Recently I was watching a Bellator video hyping this weekend’s Phil Davis vs. Liam McGeary fight, and I got distracted by Jimmy Smith because it’s so obvious that Bellator has positioned him as their Joe Rogan and he so blatantly is a Rogan clone in so many aspects, I had trouble taking him seriously regardless of how experienced and knowledgeable he might be. He not only has the same look, with the shaved head and casual T-shirts for the hype videos along with open-collar dress shirts on fight nights, but he does the exact same work for Bellator that Rogan does on UFC broadcasts – ringside commentary, post-fight in-ring interviews and video narration.
Then there’s the Bellator boss – and former Strikeforce promoter – Scott Coker. I very much respect what he’s accomplished, especially against an MMA juggernaut like the UFC. But everything Dana White does, he seems to do, right down to wrapping the championship belt around the champ’s waist while they’re being announced as the winner of their fight, to standing at the podium with the fight backdrop behind him for pre-and post-fight press conferences.
They say that imitation is the sincerest form of flattery, and perhaps there have been a few cases in which this might have been true in the combat sports world. Ric Flair comes to mind, who took the nickname, the bleached blonde hair, the figure four leg lock and the elaborate robes from the original “Nature Boy”, Buddy Rogers. But Flair had such popularity and was such a great wrestler – perhaps the greatest all-around performer in the history of wrestling – that Rogers must have been at least a little flattered that such a great talent emulated him.
The Flair/Rogers comparison though is probably in the minority of flattering if not “acceptable” imitations. After all, Rogers came into prominence in the 60’s when wrestling was very territorial while Flair made it big in the 80’s when television went national and that era’s fans weren’t overly familiar with Rogers. The same can’t be said of Coker and White when they’re current competitors, or Smith and Rogan.
Then there’s Dolph Ziggler, who in recent years has morphed into the second coming of “The Heartbreak Kid” Shawn Michaels to the point that Michaels himself has questioned Ziggler’s mindset. “People compared me to Flair, but as soon as I heard comparisons to Flair I went off the radar and did something of my own, “ Michaels said on Stone Cold Steve Austin’s podcast last December. “The only problem I see with this generation is they continue to go down... like I saw Dolph Ziggler and I said, 'Thank you man. Every Monday night my Twitter numbers go up because I can count on you to remind everyone of me.'”
The problem in Ziggler’s case (just like with Coker and Smith) is that unlike with Flair and Rogers, Shawn Michaels is still relevant to today’s fans, and Michaels was a star on a worldwide stage as opposed to Rogers being mainly known in the northeast territory when he was on top.

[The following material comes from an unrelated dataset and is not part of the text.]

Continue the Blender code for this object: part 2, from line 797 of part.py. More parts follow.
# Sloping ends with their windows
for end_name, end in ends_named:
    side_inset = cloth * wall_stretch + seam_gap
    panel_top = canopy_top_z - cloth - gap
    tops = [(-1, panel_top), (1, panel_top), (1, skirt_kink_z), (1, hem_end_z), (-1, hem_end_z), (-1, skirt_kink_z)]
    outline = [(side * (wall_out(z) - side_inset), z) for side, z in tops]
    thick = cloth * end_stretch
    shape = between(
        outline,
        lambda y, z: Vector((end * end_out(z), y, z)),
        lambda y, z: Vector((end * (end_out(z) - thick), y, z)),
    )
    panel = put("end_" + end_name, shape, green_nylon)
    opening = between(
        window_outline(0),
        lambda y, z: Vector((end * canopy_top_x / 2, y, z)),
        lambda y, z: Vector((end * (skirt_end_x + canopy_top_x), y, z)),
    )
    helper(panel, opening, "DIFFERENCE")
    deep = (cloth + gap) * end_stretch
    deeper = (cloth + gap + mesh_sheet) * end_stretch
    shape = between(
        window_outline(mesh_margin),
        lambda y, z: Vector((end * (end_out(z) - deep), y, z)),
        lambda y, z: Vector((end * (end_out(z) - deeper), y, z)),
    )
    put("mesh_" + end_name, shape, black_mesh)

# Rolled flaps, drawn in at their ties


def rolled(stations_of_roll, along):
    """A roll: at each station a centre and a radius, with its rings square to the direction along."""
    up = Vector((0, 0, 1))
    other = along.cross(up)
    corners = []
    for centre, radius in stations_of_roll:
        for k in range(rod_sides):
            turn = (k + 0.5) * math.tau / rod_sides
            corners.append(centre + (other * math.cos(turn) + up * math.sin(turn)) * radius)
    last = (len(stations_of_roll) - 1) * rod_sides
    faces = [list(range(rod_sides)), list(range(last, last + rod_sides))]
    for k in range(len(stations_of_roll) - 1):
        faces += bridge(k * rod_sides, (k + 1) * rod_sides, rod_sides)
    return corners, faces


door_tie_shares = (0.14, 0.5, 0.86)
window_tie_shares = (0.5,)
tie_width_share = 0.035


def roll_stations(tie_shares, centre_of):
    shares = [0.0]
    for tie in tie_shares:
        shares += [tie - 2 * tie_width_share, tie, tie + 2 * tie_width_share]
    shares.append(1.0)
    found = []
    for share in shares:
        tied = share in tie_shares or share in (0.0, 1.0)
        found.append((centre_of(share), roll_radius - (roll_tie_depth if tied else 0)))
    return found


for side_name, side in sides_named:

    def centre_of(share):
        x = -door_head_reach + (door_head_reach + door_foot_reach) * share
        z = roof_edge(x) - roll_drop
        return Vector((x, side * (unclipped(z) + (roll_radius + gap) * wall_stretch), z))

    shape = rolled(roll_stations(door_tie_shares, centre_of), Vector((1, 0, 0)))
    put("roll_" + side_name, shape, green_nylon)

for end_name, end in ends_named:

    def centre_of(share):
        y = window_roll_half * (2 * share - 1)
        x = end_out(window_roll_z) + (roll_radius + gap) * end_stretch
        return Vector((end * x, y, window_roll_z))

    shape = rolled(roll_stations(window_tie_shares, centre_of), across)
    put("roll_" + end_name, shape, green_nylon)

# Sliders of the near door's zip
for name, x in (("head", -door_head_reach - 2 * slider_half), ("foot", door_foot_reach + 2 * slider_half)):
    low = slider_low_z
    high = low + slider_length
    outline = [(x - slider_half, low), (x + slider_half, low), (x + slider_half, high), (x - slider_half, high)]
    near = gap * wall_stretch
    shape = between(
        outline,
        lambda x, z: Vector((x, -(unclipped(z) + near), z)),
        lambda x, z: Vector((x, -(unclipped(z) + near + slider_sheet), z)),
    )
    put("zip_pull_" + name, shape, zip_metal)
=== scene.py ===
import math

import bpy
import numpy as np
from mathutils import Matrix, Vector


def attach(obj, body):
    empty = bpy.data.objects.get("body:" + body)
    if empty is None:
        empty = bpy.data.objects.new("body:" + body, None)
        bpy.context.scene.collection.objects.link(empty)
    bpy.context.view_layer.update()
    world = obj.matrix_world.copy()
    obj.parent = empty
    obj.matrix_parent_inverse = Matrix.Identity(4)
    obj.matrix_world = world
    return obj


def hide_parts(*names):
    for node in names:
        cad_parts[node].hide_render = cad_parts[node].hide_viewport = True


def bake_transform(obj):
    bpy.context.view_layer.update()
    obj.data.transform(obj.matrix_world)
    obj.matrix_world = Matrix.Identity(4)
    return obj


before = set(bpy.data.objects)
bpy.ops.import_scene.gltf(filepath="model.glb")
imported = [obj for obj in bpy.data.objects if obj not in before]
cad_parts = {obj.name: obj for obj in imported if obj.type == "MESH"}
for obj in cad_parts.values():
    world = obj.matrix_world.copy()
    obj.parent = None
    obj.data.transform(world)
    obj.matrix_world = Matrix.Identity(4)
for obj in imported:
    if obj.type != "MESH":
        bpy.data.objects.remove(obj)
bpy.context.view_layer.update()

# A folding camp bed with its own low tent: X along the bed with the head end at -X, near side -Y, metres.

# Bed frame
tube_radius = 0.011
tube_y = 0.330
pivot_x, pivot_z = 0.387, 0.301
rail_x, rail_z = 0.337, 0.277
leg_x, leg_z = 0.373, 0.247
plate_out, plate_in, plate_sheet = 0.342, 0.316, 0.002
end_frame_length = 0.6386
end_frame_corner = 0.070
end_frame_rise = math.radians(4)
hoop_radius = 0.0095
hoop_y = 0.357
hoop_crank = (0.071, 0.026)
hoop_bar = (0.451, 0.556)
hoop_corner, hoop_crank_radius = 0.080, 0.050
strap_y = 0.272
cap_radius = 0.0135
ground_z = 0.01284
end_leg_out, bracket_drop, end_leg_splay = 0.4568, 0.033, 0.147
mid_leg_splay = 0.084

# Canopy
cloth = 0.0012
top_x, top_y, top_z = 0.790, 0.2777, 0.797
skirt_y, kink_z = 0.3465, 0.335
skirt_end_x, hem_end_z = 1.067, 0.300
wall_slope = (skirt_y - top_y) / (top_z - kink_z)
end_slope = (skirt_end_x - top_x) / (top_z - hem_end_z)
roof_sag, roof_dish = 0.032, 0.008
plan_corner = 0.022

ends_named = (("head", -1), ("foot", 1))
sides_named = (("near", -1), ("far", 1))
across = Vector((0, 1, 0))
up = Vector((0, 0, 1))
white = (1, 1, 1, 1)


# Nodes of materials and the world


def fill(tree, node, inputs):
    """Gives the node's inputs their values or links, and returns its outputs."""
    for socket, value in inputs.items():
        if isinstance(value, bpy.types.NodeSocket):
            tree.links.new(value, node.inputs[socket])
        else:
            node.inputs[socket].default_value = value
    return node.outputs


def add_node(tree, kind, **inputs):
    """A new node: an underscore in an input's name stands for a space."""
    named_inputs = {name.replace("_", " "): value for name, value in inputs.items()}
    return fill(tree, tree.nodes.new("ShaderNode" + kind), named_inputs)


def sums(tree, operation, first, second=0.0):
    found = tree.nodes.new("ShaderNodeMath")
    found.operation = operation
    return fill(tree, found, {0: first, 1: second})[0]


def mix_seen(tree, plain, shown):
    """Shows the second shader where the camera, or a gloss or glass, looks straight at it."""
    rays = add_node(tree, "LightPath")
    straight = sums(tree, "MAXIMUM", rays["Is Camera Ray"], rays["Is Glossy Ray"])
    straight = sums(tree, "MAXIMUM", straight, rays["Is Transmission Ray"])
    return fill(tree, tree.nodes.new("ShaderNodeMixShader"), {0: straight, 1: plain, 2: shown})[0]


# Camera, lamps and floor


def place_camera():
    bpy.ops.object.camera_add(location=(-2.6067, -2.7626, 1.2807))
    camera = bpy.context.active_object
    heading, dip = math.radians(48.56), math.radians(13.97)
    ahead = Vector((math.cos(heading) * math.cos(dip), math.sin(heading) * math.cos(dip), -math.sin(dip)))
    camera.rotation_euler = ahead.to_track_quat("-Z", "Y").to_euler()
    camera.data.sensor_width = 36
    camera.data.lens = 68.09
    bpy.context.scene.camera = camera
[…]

And then of course whereas Flair was a better all-around talent than Rogers, Michaels is a league above Ziggler, considered by many to be the best in-ring performer of all time.

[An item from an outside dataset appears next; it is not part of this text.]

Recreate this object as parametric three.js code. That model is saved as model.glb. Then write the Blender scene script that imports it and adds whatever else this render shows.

There have been a ton of cases in which a fighter or pro wrestler borrowed certain elements from someone else, but incorporated those elements into their own unique character as opposed to being a carbon copy imitation. The late great Muhammad Ali long stated that he learned how to talk trash and perform by watching Gorgeous George. Conor McGregor may not readily admit this publicly, but his current persona with the fancy suits, watches, cars, sunglasses and trash talk came from watching Ric Flair. Even Hulk Hogan, arguably the most famous pro wrestler ever, came up with “Hulkamania” from Austin Idol’s “Idolmania”, plus he took the ear-cupping routine from Idol as well. There are hundreds of cases of a talent borrowing certain aspects from other performers to create their own character, but rarely have we seen a blatant imitation, and even more rarely have we seen that imitation surpass the originator’s level of success. The reason is that unless the imitator is SO talented that they’re able to capture the hearts of the fans and be accepted for what they are, they actually do more harm to themselves than good. As Michaels said about Ziggler, and as Smith did for me with Rogan, these people merely remind you of the originator and make it more difficult for people to be entertained rather than easier.
Prior to Ziggler when looking at recent wrestling history, wrestler imitations weren’t even taken seriously, but rather used as comedy routines such as Curtis “Hulk Hogan” Axel or “Macho Man” Damien Sandow. Those characters were meant to blatantly remind people of the original star, and WWE had no intention of getting the current wrestler over or booking him in a prominent position on the card.